## Input
--------------------------------------------------

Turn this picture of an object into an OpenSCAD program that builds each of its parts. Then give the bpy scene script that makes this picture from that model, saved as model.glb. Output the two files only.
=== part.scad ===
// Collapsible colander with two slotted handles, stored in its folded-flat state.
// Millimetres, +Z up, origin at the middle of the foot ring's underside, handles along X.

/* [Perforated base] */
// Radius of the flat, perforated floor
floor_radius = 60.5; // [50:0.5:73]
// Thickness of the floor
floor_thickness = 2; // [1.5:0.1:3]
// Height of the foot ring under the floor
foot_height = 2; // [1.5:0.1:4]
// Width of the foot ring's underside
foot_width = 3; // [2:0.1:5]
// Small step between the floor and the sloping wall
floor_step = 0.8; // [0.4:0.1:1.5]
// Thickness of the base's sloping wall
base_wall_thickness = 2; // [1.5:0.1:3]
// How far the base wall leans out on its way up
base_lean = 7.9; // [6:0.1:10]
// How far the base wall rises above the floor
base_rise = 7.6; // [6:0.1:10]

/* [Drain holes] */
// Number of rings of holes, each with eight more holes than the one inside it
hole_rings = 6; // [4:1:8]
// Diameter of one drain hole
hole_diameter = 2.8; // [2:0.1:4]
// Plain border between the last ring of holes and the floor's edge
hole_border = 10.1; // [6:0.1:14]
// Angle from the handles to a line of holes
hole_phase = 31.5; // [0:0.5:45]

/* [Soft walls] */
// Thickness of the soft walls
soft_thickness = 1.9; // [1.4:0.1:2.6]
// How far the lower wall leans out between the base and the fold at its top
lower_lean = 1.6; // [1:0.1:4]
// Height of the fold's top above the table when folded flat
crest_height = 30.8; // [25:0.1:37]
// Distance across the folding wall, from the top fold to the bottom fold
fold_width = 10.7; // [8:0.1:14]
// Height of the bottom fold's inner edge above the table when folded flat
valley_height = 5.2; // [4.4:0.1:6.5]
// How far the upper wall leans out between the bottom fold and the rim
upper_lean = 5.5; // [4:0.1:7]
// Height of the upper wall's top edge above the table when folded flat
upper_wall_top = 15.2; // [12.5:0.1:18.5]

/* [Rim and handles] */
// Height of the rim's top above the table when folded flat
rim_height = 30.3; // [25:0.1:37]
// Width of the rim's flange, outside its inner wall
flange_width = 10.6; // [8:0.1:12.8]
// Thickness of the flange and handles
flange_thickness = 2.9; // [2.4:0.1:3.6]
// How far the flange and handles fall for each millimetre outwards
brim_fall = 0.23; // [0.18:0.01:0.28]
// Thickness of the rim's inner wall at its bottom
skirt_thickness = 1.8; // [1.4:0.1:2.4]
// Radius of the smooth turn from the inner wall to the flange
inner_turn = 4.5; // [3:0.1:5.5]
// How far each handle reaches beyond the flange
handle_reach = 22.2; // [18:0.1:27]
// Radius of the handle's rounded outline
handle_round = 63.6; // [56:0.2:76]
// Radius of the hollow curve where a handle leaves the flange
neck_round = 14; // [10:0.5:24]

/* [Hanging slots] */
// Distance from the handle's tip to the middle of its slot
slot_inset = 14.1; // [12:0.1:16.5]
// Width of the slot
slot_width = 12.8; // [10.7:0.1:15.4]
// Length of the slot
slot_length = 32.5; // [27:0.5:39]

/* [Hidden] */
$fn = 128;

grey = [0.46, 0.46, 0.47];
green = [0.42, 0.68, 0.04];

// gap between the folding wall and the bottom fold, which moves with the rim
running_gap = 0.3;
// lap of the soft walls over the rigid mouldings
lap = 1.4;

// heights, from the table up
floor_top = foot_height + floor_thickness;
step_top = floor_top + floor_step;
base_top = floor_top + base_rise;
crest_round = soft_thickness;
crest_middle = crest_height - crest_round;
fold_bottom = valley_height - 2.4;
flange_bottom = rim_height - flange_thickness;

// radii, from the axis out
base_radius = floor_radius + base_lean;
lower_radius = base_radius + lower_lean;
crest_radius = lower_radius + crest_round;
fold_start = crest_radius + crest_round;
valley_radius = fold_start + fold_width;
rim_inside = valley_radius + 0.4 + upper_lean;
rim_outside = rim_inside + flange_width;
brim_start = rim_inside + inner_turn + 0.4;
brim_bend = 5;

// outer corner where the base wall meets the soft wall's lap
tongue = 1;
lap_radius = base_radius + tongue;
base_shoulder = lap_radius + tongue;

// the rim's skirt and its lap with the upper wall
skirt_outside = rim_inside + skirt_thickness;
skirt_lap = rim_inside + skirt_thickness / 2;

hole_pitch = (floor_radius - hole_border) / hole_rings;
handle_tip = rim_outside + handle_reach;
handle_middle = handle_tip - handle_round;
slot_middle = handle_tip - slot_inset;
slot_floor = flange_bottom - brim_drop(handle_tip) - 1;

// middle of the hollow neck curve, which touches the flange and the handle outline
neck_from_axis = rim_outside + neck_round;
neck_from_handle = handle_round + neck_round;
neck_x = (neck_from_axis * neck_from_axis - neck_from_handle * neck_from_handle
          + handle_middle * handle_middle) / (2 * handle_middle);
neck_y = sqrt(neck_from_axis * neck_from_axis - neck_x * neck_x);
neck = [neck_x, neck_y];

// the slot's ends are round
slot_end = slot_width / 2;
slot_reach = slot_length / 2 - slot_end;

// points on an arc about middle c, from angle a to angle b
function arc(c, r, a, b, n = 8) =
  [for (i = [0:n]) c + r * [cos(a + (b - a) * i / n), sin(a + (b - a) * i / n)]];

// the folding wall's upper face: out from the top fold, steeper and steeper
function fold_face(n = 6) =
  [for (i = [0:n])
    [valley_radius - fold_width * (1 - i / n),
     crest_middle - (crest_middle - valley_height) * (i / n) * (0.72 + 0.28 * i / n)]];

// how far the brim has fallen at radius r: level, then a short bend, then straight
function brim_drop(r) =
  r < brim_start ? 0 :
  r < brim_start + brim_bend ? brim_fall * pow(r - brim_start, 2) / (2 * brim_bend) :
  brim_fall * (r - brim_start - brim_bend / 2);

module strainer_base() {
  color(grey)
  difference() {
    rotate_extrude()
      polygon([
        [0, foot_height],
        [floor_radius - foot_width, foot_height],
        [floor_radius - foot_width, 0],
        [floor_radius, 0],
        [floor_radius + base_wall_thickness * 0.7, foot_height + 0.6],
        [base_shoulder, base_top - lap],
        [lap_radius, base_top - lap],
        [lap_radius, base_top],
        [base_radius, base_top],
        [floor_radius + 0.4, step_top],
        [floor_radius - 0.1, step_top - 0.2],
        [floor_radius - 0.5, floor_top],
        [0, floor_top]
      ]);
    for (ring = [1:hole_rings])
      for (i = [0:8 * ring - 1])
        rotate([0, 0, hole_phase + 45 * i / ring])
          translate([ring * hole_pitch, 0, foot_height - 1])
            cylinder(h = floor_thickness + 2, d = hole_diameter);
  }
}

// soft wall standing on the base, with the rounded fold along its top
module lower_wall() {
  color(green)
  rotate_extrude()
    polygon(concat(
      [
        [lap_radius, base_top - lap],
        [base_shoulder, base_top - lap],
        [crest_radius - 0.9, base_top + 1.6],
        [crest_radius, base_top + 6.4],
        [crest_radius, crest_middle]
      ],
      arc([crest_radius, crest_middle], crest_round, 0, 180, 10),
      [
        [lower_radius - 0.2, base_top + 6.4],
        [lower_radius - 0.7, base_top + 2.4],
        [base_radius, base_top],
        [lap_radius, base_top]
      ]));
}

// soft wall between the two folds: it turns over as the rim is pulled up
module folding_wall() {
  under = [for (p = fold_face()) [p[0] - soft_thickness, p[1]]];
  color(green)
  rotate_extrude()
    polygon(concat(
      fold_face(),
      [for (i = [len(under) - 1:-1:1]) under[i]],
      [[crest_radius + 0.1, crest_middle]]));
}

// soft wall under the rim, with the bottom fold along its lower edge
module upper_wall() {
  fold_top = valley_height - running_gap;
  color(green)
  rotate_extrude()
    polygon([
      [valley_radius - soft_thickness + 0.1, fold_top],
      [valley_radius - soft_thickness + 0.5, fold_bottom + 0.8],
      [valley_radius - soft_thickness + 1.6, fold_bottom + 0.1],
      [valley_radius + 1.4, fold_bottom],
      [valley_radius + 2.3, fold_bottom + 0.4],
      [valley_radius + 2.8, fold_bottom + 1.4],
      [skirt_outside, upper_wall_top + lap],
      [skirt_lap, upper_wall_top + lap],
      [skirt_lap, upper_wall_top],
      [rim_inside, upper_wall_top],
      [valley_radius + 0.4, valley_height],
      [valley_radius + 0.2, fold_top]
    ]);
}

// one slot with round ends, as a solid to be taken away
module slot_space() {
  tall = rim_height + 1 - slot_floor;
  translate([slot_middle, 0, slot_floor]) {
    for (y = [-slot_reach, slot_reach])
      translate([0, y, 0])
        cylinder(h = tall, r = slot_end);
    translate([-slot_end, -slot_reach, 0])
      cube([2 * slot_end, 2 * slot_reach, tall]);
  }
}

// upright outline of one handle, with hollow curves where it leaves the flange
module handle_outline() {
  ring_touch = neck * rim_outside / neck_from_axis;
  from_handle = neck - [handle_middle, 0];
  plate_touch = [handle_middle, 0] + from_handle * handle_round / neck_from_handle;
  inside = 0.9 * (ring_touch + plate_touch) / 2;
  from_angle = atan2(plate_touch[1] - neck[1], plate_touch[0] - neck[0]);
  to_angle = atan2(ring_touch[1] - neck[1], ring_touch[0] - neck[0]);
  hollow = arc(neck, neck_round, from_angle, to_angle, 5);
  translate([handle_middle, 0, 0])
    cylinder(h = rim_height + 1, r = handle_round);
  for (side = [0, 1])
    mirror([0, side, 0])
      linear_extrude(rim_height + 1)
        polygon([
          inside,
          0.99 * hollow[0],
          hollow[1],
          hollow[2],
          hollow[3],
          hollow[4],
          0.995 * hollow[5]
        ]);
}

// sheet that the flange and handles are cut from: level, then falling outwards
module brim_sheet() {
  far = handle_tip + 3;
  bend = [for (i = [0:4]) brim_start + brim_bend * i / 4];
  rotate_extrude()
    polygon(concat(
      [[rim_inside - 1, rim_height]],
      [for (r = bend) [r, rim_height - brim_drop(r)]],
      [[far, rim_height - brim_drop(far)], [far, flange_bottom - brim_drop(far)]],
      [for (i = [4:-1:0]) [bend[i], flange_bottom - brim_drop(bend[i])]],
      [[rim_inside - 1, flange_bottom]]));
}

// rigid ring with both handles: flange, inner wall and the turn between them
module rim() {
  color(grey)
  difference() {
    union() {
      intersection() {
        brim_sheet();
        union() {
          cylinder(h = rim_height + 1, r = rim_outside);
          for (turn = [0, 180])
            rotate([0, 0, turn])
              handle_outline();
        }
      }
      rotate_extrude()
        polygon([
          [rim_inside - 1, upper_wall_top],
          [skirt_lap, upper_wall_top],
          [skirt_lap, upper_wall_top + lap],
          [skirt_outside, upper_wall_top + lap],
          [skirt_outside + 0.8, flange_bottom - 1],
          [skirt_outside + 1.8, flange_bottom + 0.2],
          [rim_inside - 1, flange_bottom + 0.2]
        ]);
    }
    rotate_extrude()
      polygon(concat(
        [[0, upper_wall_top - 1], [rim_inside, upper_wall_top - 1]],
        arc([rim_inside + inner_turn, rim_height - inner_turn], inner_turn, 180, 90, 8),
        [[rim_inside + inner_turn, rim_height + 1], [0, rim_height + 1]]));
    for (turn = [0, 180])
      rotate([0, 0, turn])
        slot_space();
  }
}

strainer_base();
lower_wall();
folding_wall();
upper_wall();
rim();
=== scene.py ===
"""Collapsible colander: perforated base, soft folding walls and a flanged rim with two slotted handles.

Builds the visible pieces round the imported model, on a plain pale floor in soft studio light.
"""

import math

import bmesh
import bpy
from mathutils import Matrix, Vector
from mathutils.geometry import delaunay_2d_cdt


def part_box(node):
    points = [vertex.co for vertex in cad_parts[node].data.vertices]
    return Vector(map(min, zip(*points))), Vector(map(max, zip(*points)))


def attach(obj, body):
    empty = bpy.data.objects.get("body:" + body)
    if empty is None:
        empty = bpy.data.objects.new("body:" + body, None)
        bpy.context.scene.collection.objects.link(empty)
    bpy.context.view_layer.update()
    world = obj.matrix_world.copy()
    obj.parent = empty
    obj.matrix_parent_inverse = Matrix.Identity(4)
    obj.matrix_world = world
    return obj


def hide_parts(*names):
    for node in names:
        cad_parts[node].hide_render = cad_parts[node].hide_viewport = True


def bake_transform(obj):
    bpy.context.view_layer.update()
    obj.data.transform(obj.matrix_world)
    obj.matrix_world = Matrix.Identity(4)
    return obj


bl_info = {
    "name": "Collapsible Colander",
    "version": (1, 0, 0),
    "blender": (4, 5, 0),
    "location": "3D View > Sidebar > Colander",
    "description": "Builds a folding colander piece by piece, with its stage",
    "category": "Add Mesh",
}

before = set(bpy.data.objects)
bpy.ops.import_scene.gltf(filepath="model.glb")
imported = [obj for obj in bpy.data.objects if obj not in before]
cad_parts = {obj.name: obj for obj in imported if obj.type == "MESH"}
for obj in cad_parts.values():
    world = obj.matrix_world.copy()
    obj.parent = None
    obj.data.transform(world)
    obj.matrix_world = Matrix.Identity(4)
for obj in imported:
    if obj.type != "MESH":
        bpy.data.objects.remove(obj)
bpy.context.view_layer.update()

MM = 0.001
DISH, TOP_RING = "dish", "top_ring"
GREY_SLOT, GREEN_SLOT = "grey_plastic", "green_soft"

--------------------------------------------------

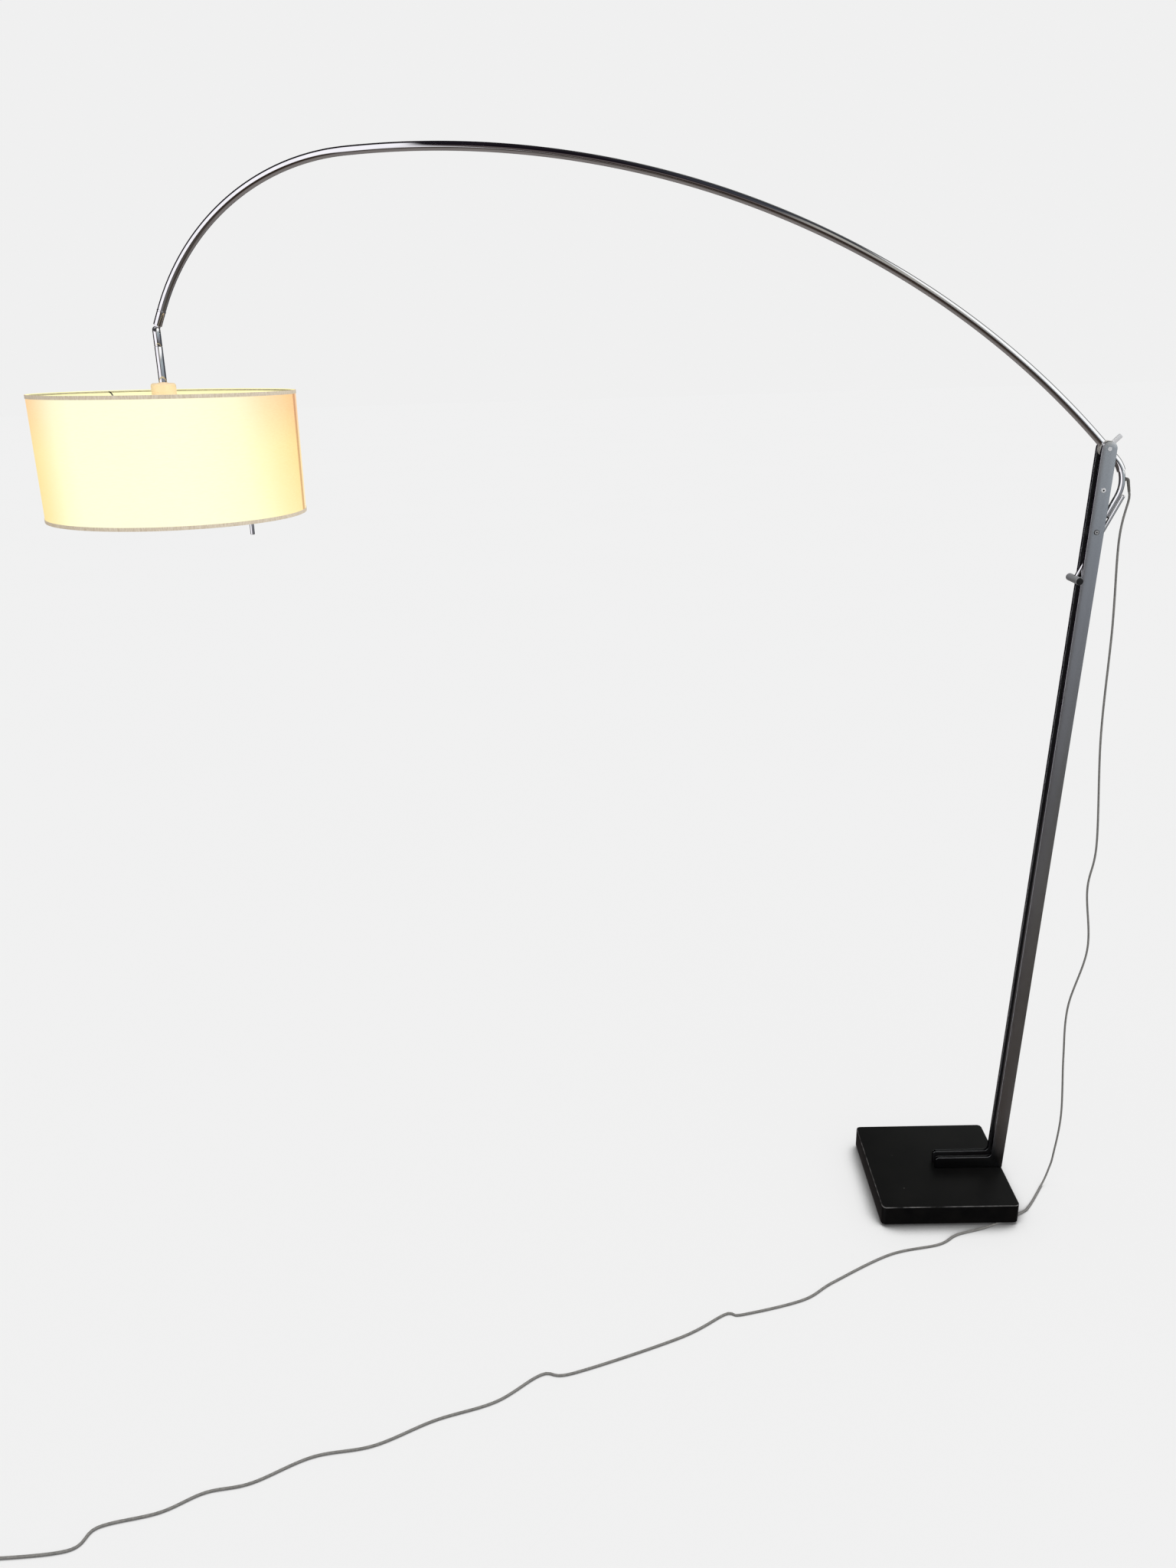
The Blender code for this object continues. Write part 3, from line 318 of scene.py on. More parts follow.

--------------------------------------------------

## What you will do
Your task is to extract exactly the lines starting at the line with "turn between them" and ending at the line with "obj.matrix_parent_inverse = Matrix.Identity(4)", including both ends, and no other lines.

## Expected output
// rigid ring with both handles: flange, inner wall and the turn between them
module rim() {
  color(grey)
  difference() {
    union() {
      intersection() {
        brim_sheet();
        union() {
          cylinder(h = rim_height + 1, r = rim_outside);
          for (turn = [0, 180])
            rotate([0, 0, turn])
              handle_outline();
        }
      }
      rotate_extrude()
        polygon([
          [rim_inside - 1, upper_wall_top],
          [skirt_lap, upper_wall_top],
          [skirt_lap, upper_wall_top + lap],
          [skirt_outside, upper_wall_top + lap],
          [skirt_outside + 0.8, flange_bottom - 1],
          [skirt_outside + 1.8, flange_bottom + 0.2],
          [rim_inside - 1, flange_bottom + 0.2]
        ]);
    }
    rotate_extrude()
      polygon(concat(
        [[0, upper_wall_top - 1], [rim_inside, upper_wall_top - 1]],
        arc([rim_inside + inner_turn, rim_height - inner_turn], inner_turn, 180, 90, 8),
        [[rim_inside + inner_turn, rim_height + 1], [0, rim_height + 1]]));
    for (turn = [0, 180])
      rotate([0, 0, turn])
        slot_space();
  }
}

strainer_base();
lower_wall();
folding_wall();
upper_wall();
rim();
=== scene.py ===
"""Collapsible colander: perforated base, soft folding walls and a flanged rim with two slotted handles.

Builds the visible pieces round the imported model, on a plain pale floor in soft studio light.
"""

import math

import bmesh
import bpy
from mathutils import Matrix, Vector
from mathutils.geometry import delaunay_2d_cdt


def part_box(node):
    points = [vertex.co for vertex in cad_parts[node].data.vertices]
    return Vector(map(min, zip(*points))), Vector(map(max, zip(*points)))


def attach(obj, body):
    empty = bpy.data.objects.get("body:" + body)
    if empty is None:
        empty = bpy.data.objects.new("body:" + body, None)
        bpy.context.scene.collection.objects.link(empty)
    bpy.context.view_layer.update()
    world = obj.matrix_world.copy()
    obj.parent = empty
    obj.matrix_parent_inverse = Matrix.Identity(4)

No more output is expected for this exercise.